The second half of the album is where Johnny's spirit really comes through. These songs take on an almost confessional tone, an accounting of a full life lived, and ultimately, death and redemption. Sung in the past tense, these songs find Johnny reflecting back on his time on earth. I Came to Believe is the story of Johnny's faith, while Love's Been Good to Me his love for June. The album ends on a high note as Johnny tells us not to grieve his death, we'll meet again in the song Four Strong Winds. I'm Free from the Chain Gang Now is a celebration as Johnny welcomes becoming unshackled from the prison of his failing body, one that no longer is able to contain its undying spirit.
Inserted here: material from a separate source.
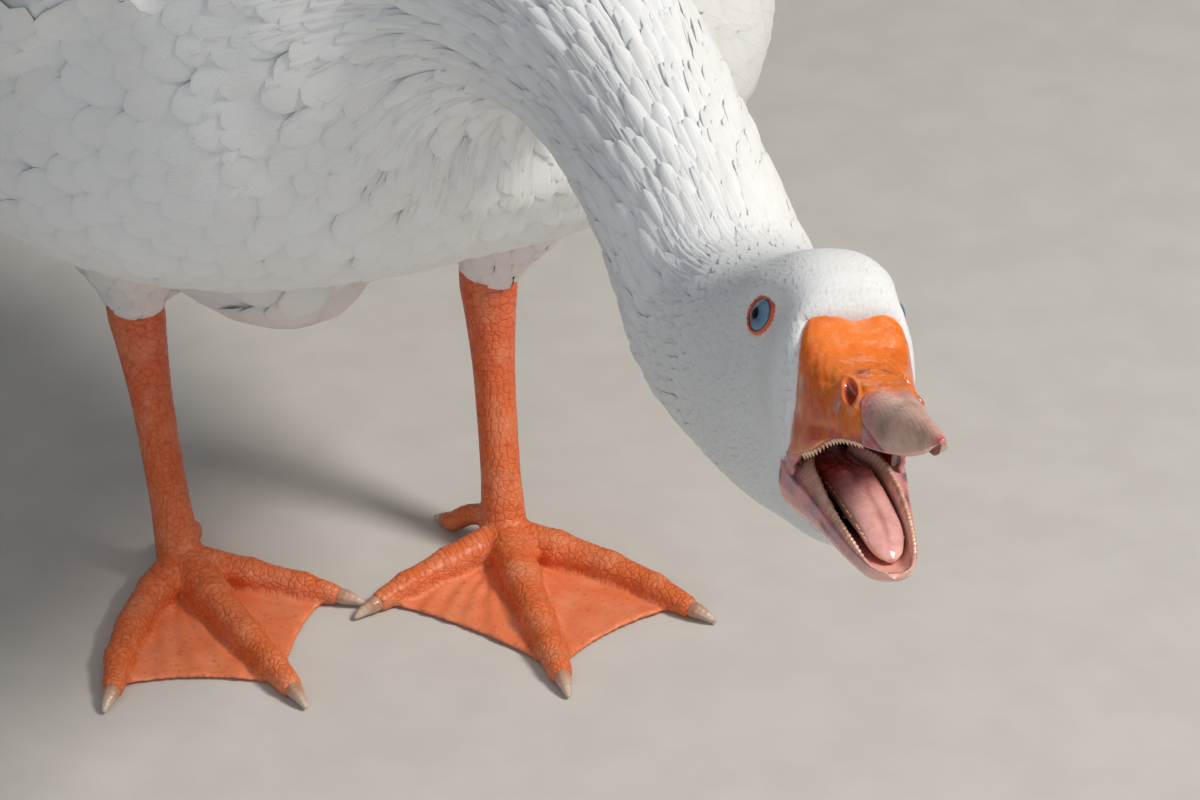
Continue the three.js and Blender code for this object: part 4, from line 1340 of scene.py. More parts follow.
def lid_ring(side):
    """The ring of bare red skin round an eye, finely creased and a little taller than wide."""
    at, _, turn = eye_axes(side)
    run = circle(180)[:, None]
    far, rise = spline(np.array(LID_SECTION), np.linspace(0, len(LID_SECTION) - 1, 44, False)).T
    crease = 0.06 * np.sin(run * 29) + 0.05 * np.sin(run * 17 + 1)
    far = far + crease * (np.abs(far - 5.5) < 0.9) + 0 * run
    rise = rise + 0.7 * crease + 0.10 * np.sin(run * 2)
    points = np.stack([far * np.cos(run) * 0.96, far * np.sin(run) * 1.05, rise], -1) @ turn.T + at
    faces = ring_faces(len(points) + 1, points.shape[1]) % far.size
    name = f"lid_{side_name(side)}"
    thing = new_object(name, mesh_of(name, HEAD.out(points), [faces[:, ::-1]]), finish_of("bill"))
    tone = mix(LID_ORANGE, paint(110, 24, 10), smooth_step(5.1, 4.75, far))
    tone = mix(tone, paint(226, 222, 218), smooth_step(5.95, 6.3, far))
    return coloured(thing, tone, "eye_rims", f"eyelid_{side_name(side)}")


# ---------------------------------------------------------------- legs, webs and claws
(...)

I've loved all the American Recording albums and the Unearthed boxset. However this album hit me hard. A Hundred Highways finds Johnny Cash at his most frail and vulnerable while at the same time strengthened by the knowledge that his faith has brought him redemption and everlasting life by God's side. A must have for your CD collection.


Hey Dean

Thanks again for tellin' me about your blog....I've enjoyed reading about Johnny Cash...I haven't read everything you wrote yet...I gotta get to bed soon...it's late...but just a few comments...first of all, you're a good writer....I didn't know much about Mr Cash until I went to go see Walk the Line...I liked the movie. You seem to know a lot about him. I'm intrigued how intrigued you were by the theme of forgiveness and redemption in his life. I don't remember..what religion was he?...I want to say Baptist....but anyway....I wonder if he ever went to confession...cuz he seems like a man that had a hard time forgiving himself...I feel kinda bad for him...that's one of my favorite things about my faith is confession....I really believe that when you go and talk to God and get that special blessing that you get a special grace and your sins are really forgiven....it's the greatest feeling....it makes me a really thankful, happy person to have the gift of forgiveness in my life.

Wanna know what my favorite part of your blog is?!....your Top Ten....I really rely on my friends to find new music...so that will be something I look forward to every week. Can I request something...or two....can you tell us what your favorite song of the week is?...and maybe why?

Here's my top ten for this week..in no particular order...

1. I Try-Macy Gray
2. Red Eyed and Blue-Wilco
3. Dream Baby-Roy Orbison
4. Wouldn't it be Good-Nik Kershaw
5. Young James Dean-Girlyman
6. Question-Old 97's
7. Now That I Know- Shannon McNally
8. Apologize- Anne Deming
9. In The Waiting Line-Zero 7
10. Somebody More Like You-Nickel Creek

I guess that's it.........till next week!!-Shawn

Thanks for coming by and great comments. First I'm pretty sure Johnny was Baptist.

Second, check out the article I wrote on Johnny Cash. It covers this stuff pretty extensively. I don't think Johnny went to "Confession" but I do know he asked for forgiveness, probably through prayer. Also through his songs. I really suggest you buy, download, borrow all of the American Recording Albums, they are fantastic.

Finally I have to say right now that my favorite song is On the Evening Train off the A Hundred Highways album. The lyrics, Johnny's singing, and the arrangement is just perfect. I've been listening to a lot of Wire lately so who knows my favorite song next week might be some punk song from 1977.

Great review, Dean. I was a little skeptical about purchasing this album, but you have definitely convinced me. I am such a sucker for this religiously themed stuff. Quite honestly I can't wait to get this album now after reading what you've said about it. Thanks a ton!

I finished reading all of it...and you were right...I should have read it ALL before commenting...cuz you did cover all my questions. I misunderstood the almost constant theme of Johnny as a sinner....I thought it meant he couldn't find peace...that he wasn't able to forgive himself.....but I like what you said...that "the albums can be likened to a screw....with each turn one delves deeper,"....that made sense.....and that the reoccurring theme of sin/redemption didn't mean he was boasting about his past, instead he was sharing with us the "sad recognition that sin is the price we pay for our humanity." ....and I like the idea that things in our lives don't usually go the way we want them to unless we surrender and really put them in God's hands.I really enjoyed the article "Sinner Redeemed."Thanks for sharing it with us!